An Army spokesman, Paul Boyce, said Friday that the captain's allegations first came to the Army's attention earlier this month, and that the Army had opened a criminal investigation into the matter, which focuses on the division's 1st Brigade, 504th Parachute Infantry. The investigation has just started; the Army knows the identity of the captain and has begun speaking with him, and is seeking the names of two other soldiers.
In separate statements to the human rights organization, the Army captain and the two noncommissioned officers described systematic abuses of Iraqi prisoners, including beatings, exposure to extremes of hot and cold, stacking in human pyramids and sleep deprivation at Camp Mercury, a forward operating base near Fallujah. Fallujah was the site of the major uprising against the American-led occupation in April 2004. The report describes the soldiers' positions in the unit, but not their names.
The abuses reportedly took place between September 2003 and April 2004, before and during the investigations into similar misconduct at the Abu Ghraib prison near Baghdad. Senior Pentagon officials initially sought to characterize the scandal at Abu Ghraib as the work of a rogue group of military police soldiers on the prison's night shift, but since then the Army has opened more than 400 inquiries into detainee abuse in Iraq and Afghanistan, and punished 230 enlisted soldiers and officers.
The trial of a private charged in an investigation into Abu Ghraib, Lynndie R. England, continued Friday in Fort Hood, Texas.
In the newest case, the human rights organization interviewed three soldiers: one sergeant who said he was a guard and acknowledged beating some prisoners at the direction of military intelligence personnel; another sergeant who was an infantry squad leader who said he had witnessed some detainees being beaten; and the captain who said he had seen several interrogations and received regular reports from noncommissioned officers on the ill treatment of detainees.
In one incident, the Human Rights Watch report states, an off- duty cook allegedly broke a detainee's leg with a metal baseball bat. Detainees were also stacked, fully clothed, in human pyramids and forced to hold five-gallon water jugs with their arms outstretched or do jumping jacks until they passed out, the report says.

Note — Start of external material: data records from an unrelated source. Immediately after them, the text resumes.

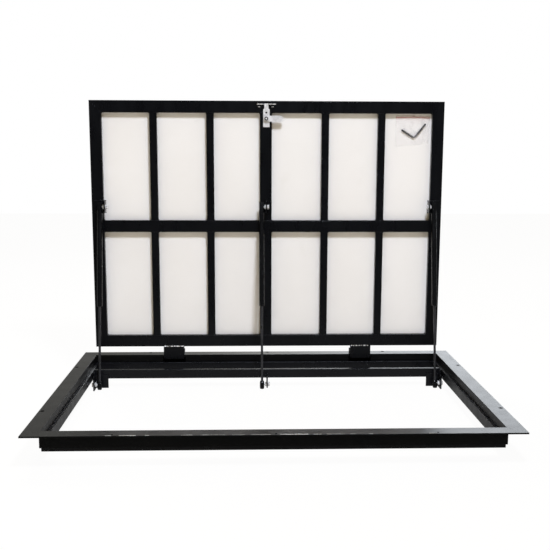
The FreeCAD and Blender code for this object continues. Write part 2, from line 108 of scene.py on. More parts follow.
def paintFinish(name, look):
    material, tree, shader, place = startMaterial(name)
    patches = addNoise(tree, place, look["patches"], 4)
    colour = mixColours(tree, addRange(tree, patches, 0, 1), look["colour"], look["faded"])
    specks = addRange(tree, addNoise(tree, place, look["specks"], 2), 0, look["dust"], 0.66, 0.76)
    colour = mixColours(tree, specks, colour, look["dustColour"])
    tree.links.new(colour, shader.inputs["Base Color"])
    rub = addNoise(tree, place, look["patches"] * 5, 5, (1, 1, 0.35))  # longer along the uprights
    tree.links.new(addRange(tree, rub, look["roughness"] - look["sheenSpread"],
                            look["roughness"] + look["sheenSpread"]), shader.inputs["Roughness"])
    shader.inputs["Specular IOR Level"].default_value = look["specular"]
    peel, wave = addNoise(tree, place, look["peel"], 2), addNoise(tree, place, sprayWave["scale"], 2)
    addBump(tree, shader, [(peel, look["peelStrength"], 0.0004),
                           (wave, sprayWave["strength"], sprayWave["height"])], look["edge"])
    return material


def metalFinish(name, look):
    material, tree, shader, place = startMaterial(name)
    clouds = addNoise(tree, place, look["clouds"], 4)
    tree.links.new(mixColours(tree, addRange(tree, clouds, 0, 1), look["colour"], look["worn"]),
                   shader.inputs["Base Color"])
    lines = addNoise(tree, place, look["lines"], 3, look["lineStretch"])
    tree.links.new(addRange(tree, lines, look["roughness"] - 0.07, look["roughness"] + 0.09),
                   shader.inputs["Roughness"])
    shader.inputs["Metallic"].default_value = look["metallic"]
    addBump(tree, shader, [(lines, look["lineStrength"], 0.0003)])
    return material


def boardFinish(name, look):
    material, tree, shader, place = startMaterial(name)
    clouds = addRange(tree, addNoise(tree, place, look["cloudScale"], 5), 0, 1)
    colour = mixColours(tree, clouds, look["colour"], look["cloud"])
    smudge = addRange(tree, addNoise(tree, place, look["smudgeScale"], 6, (1, 1, 0.5)), 0, look["smudges"],
                      0.6, 0.78)
    colour = mixColours(tree, smudge, colour, look["smudgeColour"])
    flecks = addRange(tree, addNoise(tree, place, look["fleckScale"], 1), 0, look["flecks"], 0.7, 0.8)
    colour = mixColours(tree, flecks, colour, look["fleckColour"])
    split = tree.nodes.new("ShaderNodeSeparateXYZ")
    tree.links.new(place, split.inputs[0])
    paving = addRange(tree, split.outputs["Y"], 0, 1, *look["pavingFrom"])  # the side that carries the paving
    scuffs = addRange(tree, addNoise(tree, place, look["scuffs"], 6), 0, 1, 0.35, 0.7)
    scuffed = mixColours(tree, scuffs, look["pavingColour"], look["pavingWorn"])
    tree.links.new(mixColours(tree, paving, colour, scuffed), shader.inputs["Base Color"])
    tree.links.new(addRange(tree, addNoise(tree, place, look["sheenScale"], 4), *look["roughness"]),
                   shader.inputs["Roughness"])
    shader.inputs["Specular IOR Level"].default_value = look["specular"]
    addBump(tree, shader, [(addNoise(tree, place, look["grain"], 3), look["grainStrength"], 0.0003),
                           (addNoise(tree, place, look["wave"], 3), look["waveStrength"], 0.003)])
    return material


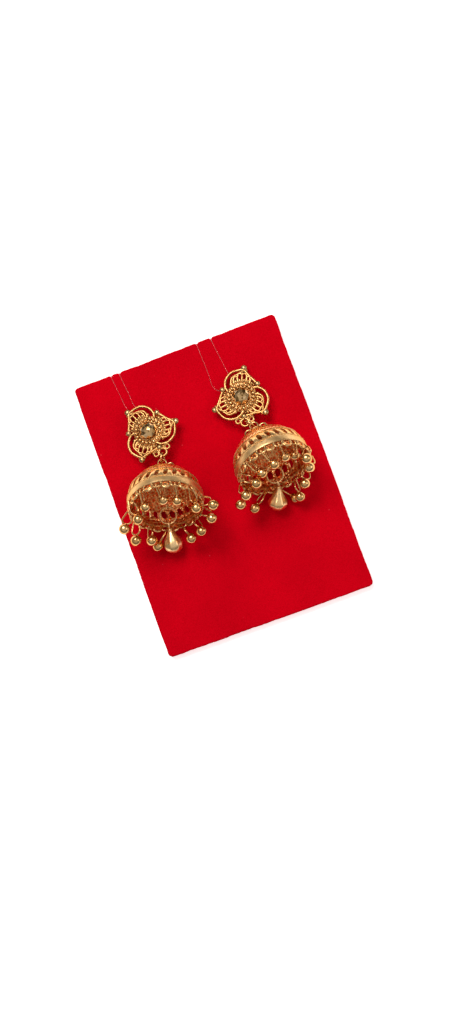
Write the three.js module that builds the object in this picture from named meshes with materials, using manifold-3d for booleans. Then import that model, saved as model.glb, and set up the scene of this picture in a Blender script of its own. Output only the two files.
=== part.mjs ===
// Pair of jhumka (bell) earrings tied to a flocked display card.
// Millimetres. X across the card, Y up the card towards the edge where the threads go over, Z up.
// Origin: centre of the card's underside.
import * as THREE from 'three';
import { mergeVertices } from 'three/addons/utils/BufferGeometryUtils.js';
import Module from 'manifold-3d';

const wasm = await Module();
wasm.setup();

// ---------------------------------------------------------------- driving dimensions
const CARD = { width: 57, length: 76, thick: 3, corner: 1.2, edge: 0.45 };
const THREAD = { r: 0.14, z: 3.2, sides: 4, notchW: 0.8, notchD: 0.75, grooveZ: 0.75, backY: 34.6 };
const DOME = {
  r: 9.7, wall: 0.65, bandTop: 1.0, bandBottom: -1.0, bandR: 9.78,
  slots: 26, slotLow: 82, slotHigh: 69, slotWidth: 1.15, slotSlant: 13,
  petals: 13, petalWidth: 2.0, petalDrop: 1.6, petalR: 9.45,
  eyeR: 9.45, eyeWidth: 1.95, eyeDrop: 2.2, wire: 0.23,
};
const TOP_EYE = { dist: 12.7, r: 1.06, wire: 0.26, sideX: 2.1, sideDist: 11.4, sideR: 0.85 };
const HOOK = { bar: 6.9, halfWidth: 0.95, wire: 0.26 };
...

"We would give them blows to the head, chest, legs, and stomach, and pull them down, kick dirt on them," one sergeant told Human Rights Watch researchers during one of four interviews in July and August. "This happened every day."
The sergeant continued: "Some days we would just get bored, so we would have everyone sit in a corner and then make them get in a pyramid. This was before Abu Ghraib but just like it. We did it for amusement."
At least one soldier said he had been acting under orders from military intelligence personnel to soften up detainees, whom the unit called persons under control, or PUCs, to make them more cooperative during formal interviews. "They wanted intel," said one sergeant, an infantry fire-team leader who served as a guard when no military police soldiers were available. "As long as no PUCs came up dead, it happened." He added, "We kept it to broken arms and legs."
The soldiers told Human Rights Watch that while they were serving in Afghanistan, they learned the stress techniques from watching Central Intelligence Agency operatives interrogating their prisoners.
The Army captain who made the allegations gave Human Rights Watch and Senate aides his long account only after his efforts to report the abuses to his superiors were rebuffed or ignored over 17 months, according to Senate aides and John Sifton, one of the Human Rights Watch researchers who conducted the interviews.
The captain told the researchers that one of his superiors told him, "Don't expect me to go to bat for you on this issue if you take it up." The captain, who is currently in Special Forces training at Fort Bragg, N.C., asked not to be identified in the report to avoid jeopardizing his career.
The two noncommissioned officers, both of whom served in Afghanistan and Iraq, gave statements to the human rights organization out of "regret" for what they did themselves at the direction of military intelligence personnel or witnessed but did not report, Sifton said. They asked not to be identified, he said, out of fear they could be prosecuted for their actions. They did not contact Senate staff, aides said.